Collected material:
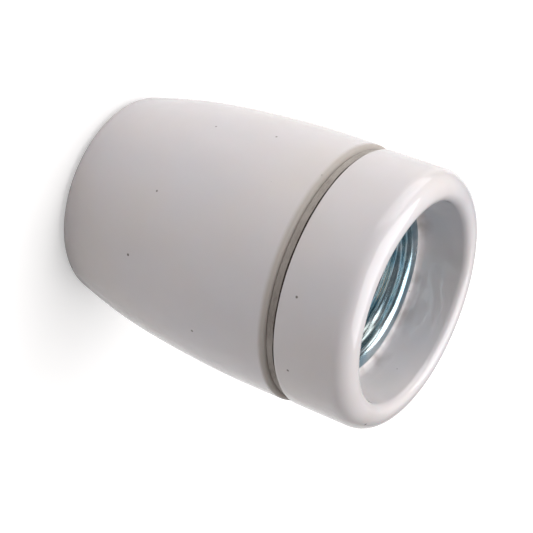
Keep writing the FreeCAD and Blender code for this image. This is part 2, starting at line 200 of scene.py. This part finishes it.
def glazedPorcelain():
    material, tree, shader, place = newMaterial(
        "glazedPorcelain", Roughness=glaze["roughness"], IOR=1.52, Specular_IOR_Level=0.28,
        Coat_Roughness=0.035, Coat_IOR=1.5, Subsurface_Weight=0.06, Subsurface_Scale=0.0016)
    tint = addNode(tree, "TexNoise", {"Scale": 1 / glaze["tintMm"], "Detail": 3.0, "Roughness": 0.5},
                   {"Vector": place})
    tones = [(0.35, glaze["cool"]), (0.5, glaze["body"]), (0.66, glaze["warm"])]
    colour = ramp(tree, tint.outputs["Fac"], tones)
    # iron specks, up to 0.6 mm across: a few cells hold one, and it shows where the surface cuts it
    cell = addNode(tree, "TexVoronoi", {"Scale": 1 / glaze["speckMm"], "Randomness": 1.0}, {"Vector": place})
    reach = glaze["speckRadiusMm"] / glaze["speckMm"]
    fadeOut = {"From Min": reach * 0.6, "From Max": reach, "To Min": 0.9, "To Max": 0.0}
    near = addNode(tree, "MapRange", fadeOut, {"Value": cell.outputs["Distance"]})
    chance = addNode(tree, "SeparateColor", None, {0: cell.outputs["Color"]})
    chosen = addNode(tree, "Math", {"operation": "GREATER_THAN", 1: 1 - glaze["speckShare"]},
                     {0: chance.outputs["Red"]})
    speck = addNode(tree, "Math", {"operation": "MULTIPLY"}, {0: near.outputs[0], 1: chosen.outputs[0]})
    mixed = addNode(tree, "Mix", {"data_type": "RGBA", "B": linearFromHex(glaze["speck"])},
                    {"Factor": speck.outputs[0], "A": colour})
    # the glaze flowed before it set: slow waves that bend the reflections, and a fine ripple on them
    wave = addNode(tree, "TexNoise", {"Scale": 1 / glaze["waveMm"], "Detail": 1.5, "Roughness": 0.4},
                   {"Vector": place})
    fine = addNode(tree, "TexNoise", {"Scale": 1 / glaze["rippleMm"], "Detail": 1.0}, {"Vector": place})
    bumpWave = addNode(tree, "Bump", {"Strength": 0.55, "Distance": glaze["waveDepth"] * mm},
                       {"Height": wave.outputs["Fac"]})
    bumpFine = addNode(tree, "Bump", {"Strength": 0.25, "Distance": glaze["rippleDepth"] * mm},
                       {"Height": fine.outputs["Fac"], "Normal": bumpWave.outputs[0]})
    for socket in ("Normal", "Coat Normal"):
        tree.links.new(bumpFine.outputs[0], shader.inputs[socket])
    # the glaze is wiped off where dome and skirt meet, so the rim there is matte; its colour is darkened
    # there as painted shade
    axes = addNode(tree, "SeparateXYZ", None, {0: place})
    off = addNode(tree, "Math", {"operation": "SUBTRACT", 1: glaze["matteAndShadeMiddle"]}, {0: axes.outputs["Z"]})
    away = addNode(tree, "Math", {"operation": "ABSOLUTE"}, {0: off.outputs[0]})
    span = {"From Min": glaze["matteAndShadeHalf"], "From Max": glaze["matteAndShadeHalf"] + glaze["matteAndShadeFade"]}
    coat = addNode(tree, "MapRange", {**span, "To Min": 0.0, "To Max": glaze["coat"]},
                   {"Value": away.outputs[0]})
    smoothing = {**span, "To Min": glaze["bareRoughness"], "To Max": glaze["roughness"]}
    rough = addNode(tree, "MapRange", smoothing, {"Value": away.outputs[0]})
    paintedRimShadeMask = addNode(tree, "MapRange", {**span, "To Min": 1.0, "To Max": 0.0}, {"Value": away.outputs[0]})
    paintedShadeColour = addNode(tree, "Mix", {"data_type": "RGBA", "B": linearFromHex(glaze["paintedRimShade"])},
                     {"Factor": paintedRimShadeMask.outputs[0], "A": mixed.outputs["Result"]})
    # painted shade in patches in the corner round the shell's flange, thinning out up the wall
    patch = addNode(tree, "TexNoise", {"Scale": 1 / glaze["cornerShadeMm"], "Detail": 2.5, "Roughness": 0.5},
                    {"Vector": place})
    patchy = addNode(tree, "MapRange", {"From Min": 0.47, "From Max": 0.68}, {"Value": patch.outputs["Fac"]})
    thinning = {"From Min": glaze["cornerShadeLow"], "From Max": glaze["cornerShadeHigh"],
                "To Min": glaze["cornerShadeMost"], "To Max": 0.0}
    rise = addNode(tree, "MapRange", thinning, {"Value": axes.outputs["Z"]})
    above = addNode(tree, "Math", {"operation": "GREATER_THAN", 1: glaze["cornerShadeFloor"]},
                    {0: axes.outputs["Z"]})
    within = addNode(tree, "Math", {"operation": "LESS_THAN", 1: glaze["cornerShadeRadius"]},
                     {0: distanceFromAxis(tree, place)})
    paintedCornerShade = addNode(tree, "Math", {"operation": "MULTIPLY"}, {0: patchy.outputs[0], 1: rise.outputs[0]})
    for limit in (above, within):
        paintedCornerShade = addNode(tree, "Math", {"operation": "MULTIPLY"}, {0: paintedCornerShade.outputs[0], 1: limit.outputs[0]})
    paintedShadeColour = addNode(tree, "Mix", {"data_type": "RGBA", "B": linearFromHex(glaze["cornerShade"])},
                     {"Factor": paintedCornerShade.outputs[0], "A": paintedShadeColour.outputs["Result"]})
    tree.links.new(paintedShadeColour.outputs["Result"], shader.inputs["Base Color"])
    tree.links.new(coat.outputs[0], shader.inputs["Coat Weight"])
    tree.links.new(rough.outputs[0], shader.inputs["Roughness"])
    return material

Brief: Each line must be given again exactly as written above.

Response below:
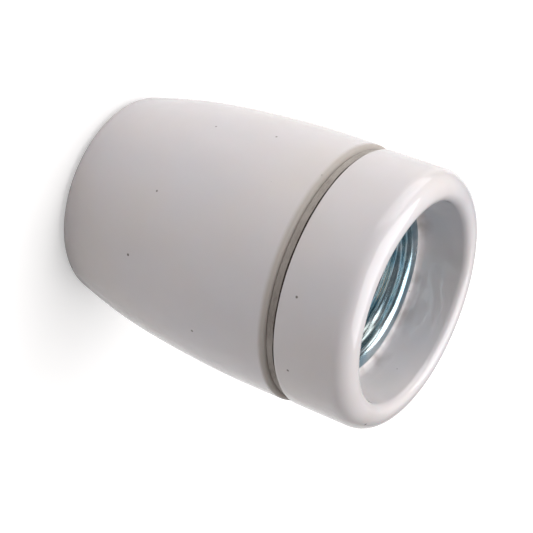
Keep writing the FreeCAD and Blender code for this image. This is part 2, starting at line 200 of scene.py. This part finishes it.
def glazedPorcelain():
    material, tree, shader, place = newMaterial(
        "glazedPorcelain", Roughness=glaze["roughness"], IOR=1.52, Specular_IOR_Level=0.28,
        Coat_Roughness=0.035, Coat_IOR=1.5, Subsurface_Weight=0.06, Subsurface_Scale=0.0016)
    tint = addNode(tree, "TexNoise", {"Scale": 1 / glaze["tintMm"], "Detail": 3.0, "Roughness": 0.5},
                   {"Vector": place})
    tones = [(0.35, glaze["cool"]), (0.5, glaze["body"]), (0.66, glaze["warm"])]
    colour = ramp(tree, tint.outputs["Fac"], tones)
    # iron specks, up to 0.6 mm across: a few cells hold one, and it shows where the surface cuts it
    cell = addNode(tree, "TexVoronoi", {"Scale": 1 / glaze["speckMm"], "Randomness": 1.0}, {"Vector": place})
    reach = glaze["speckRadiusMm"] / glaze["speckMm"]
    fadeOut = {"From Min": reach * 0.6, "From Max": reach, "To Min": 0.9, "To Max": 0.0}
    near = addNode(tree, "MapRange", fadeOut, {"Value": cell.outputs["Distance"]})
    chance = addNode(tree, "SeparateColor", None, {0: cell.outputs["Color"]})
    chosen = addNode(tree, "Math", {"operation": "GREATER_THAN", 1: 1 - glaze["speckShare"]},
                     {0: chance.outputs["Red"]})
    speck = addNode(tree, "Math", {"operation": "MULTIPLY"}, {0: near.outputs[0], 1: chosen.outputs[0]})
    mixed = addNode(tree, "Mix", {"data_type": "RGBA", "B": linearFromHex(glaze["speck"])},
                    {"Factor": speck.outputs[0], "A": colour})
    # the glaze flowed before it set: slow waves that bend the reflections, and a fine ripple on them
    wave = addNode(tree, "TexNoise", {"Scale": 1 / glaze["waveMm"], "Detail": 1.5, "Roughness": 0.4},
                   {"Vector": place})
    fine = addNode(tree, "TexNoise", {"Scale": 1 / glaze["rippleMm"], "Detail": 1.0}, {"Vector": place})
    bumpWave = addNode(tree, "Bump", {"Strength": 0.55, "Distance": glaze["waveDepth"] * mm},
                       {"Height": wave.outputs["Fac"]})
    bumpFine = addNode(tree, "Bump", {"Strength": 0.25, "Distance": glaze["rippleDepth"] * mm},
                       {"Height": fine.outputs["Fac"], "Normal": bumpWave.outputs[0]})
    for socket in ("Normal", "Coat Normal"):
        tree.links.new(bumpFine.outputs[0], shader.inputs[socket])
    # the glaze is wiped off where dome and skirt meet, so the rim there is matte; its colour is darkened
    # there as painted shade
    axes = addNode(tree, "SeparateXYZ", None, {0: place})
    off = addNode(tree, "Math", {"operation": "SUBTRACT", 1: glaze["matteAndShadeMiddle"]}, {0: axes.outputs["Z"]})
    away = addNode(tree, "Math", {"operation": "ABSOLUTE"}, {0: off.outputs[0]})
    span = {"From Min": glaze["matteAndShadeHalf"], "From Max": glaze["matteAndShadeHalf"] + glaze["matteAndShadeFade"]}
    coat = addNode(tree, "MapRange", {**span, "To Min": 0.0, "To Max": glaze["coat"]},
                   {"Value": away.outputs[0]})
    smoothing = {**span, "To Min": glaze["bareRoughness"], "To Max": glaze["roughness"]}
    rough = addNode(tree, "MapRange", smoothing, {"Value": away.outputs[0]})
    paintedRimShadeMask = addNode(tree, "MapRange", {**span, "To Min": 1.0, "To Max": 0.0}, {"Value": away.outputs[0]})
    paintedShadeColour = addNode(tree, "Mix", {"data_type": "RGBA", "B": linearFromHex(glaze["paintedRimShade"])},
                     {"Factor": paintedRimShadeMask.outputs[0], "A": mixed.outputs["Result"]})
    # painted shade in patches in the corner round the shell's flange, thinning out up the wall
    patch = addNode(tree, "TexNoise", {"Scale": 1 / glaze["cornerShadeMm"], "Detail": 2.5, "Roughness": 0.5},
                    {"Vector": place})
    patchy = addNode(tree, "MapRange", {"From Min": 0.47, "From Max": 0.68}, {"Value": patch.outputs["Fac"]})
    thinning = {"From Min": glaze["cornerShadeLow"], "From Max": glaze["cornerShadeHigh"],
                "To Min": glaze["cornerShadeMost"], "To Max": 0.0}
    rise = addNode(tree, "MapRange", thinning, {"Value": axes.outputs["Z"]})
    above = addNode(tree, "Math", {"operation": "GREATER_THAN", 1: glaze["cornerShadeFloor"]},
                    {0: axes.outputs["Z"]})
    within = addNode(tree, "Math", {"operation": "LESS_THAN", 1: glaze["cornerShadeRadius"]},
                     {0: distanceFromAxis(tree, place)})
    paintedCornerShade = addNode(tree, "Math", {"operation": "MULTIPLY"}, {0: patchy.outputs[0], 1: rise.outputs[0]})
    for limit in (above, within):
        paintedCornerShade = addNode(tree, "Math", {"operation": "MULTIPLY"}, {0: paintedCornerShade.outputs[0], 1: limit.outputs[0]})
    paintedShadeColour = addNode(tree, "Mix", {"data_type": "RGBA", "B": linearFromHex(glaze["cornerShade"])},
                     {"Factor": paintedCornerShade.outputs[0], "A": paintedShadeColour.outputs["Result"]})
    tree.links.new(paintedShadeColour.outputs["Result"], shader.inputs["Base Color"])
    tree.links.new(coat.outputs[0], shader.inputs["Coat Weight"])
    tree.links.new(rough.outputs[0], shader.inputs["Roughness"])
    return material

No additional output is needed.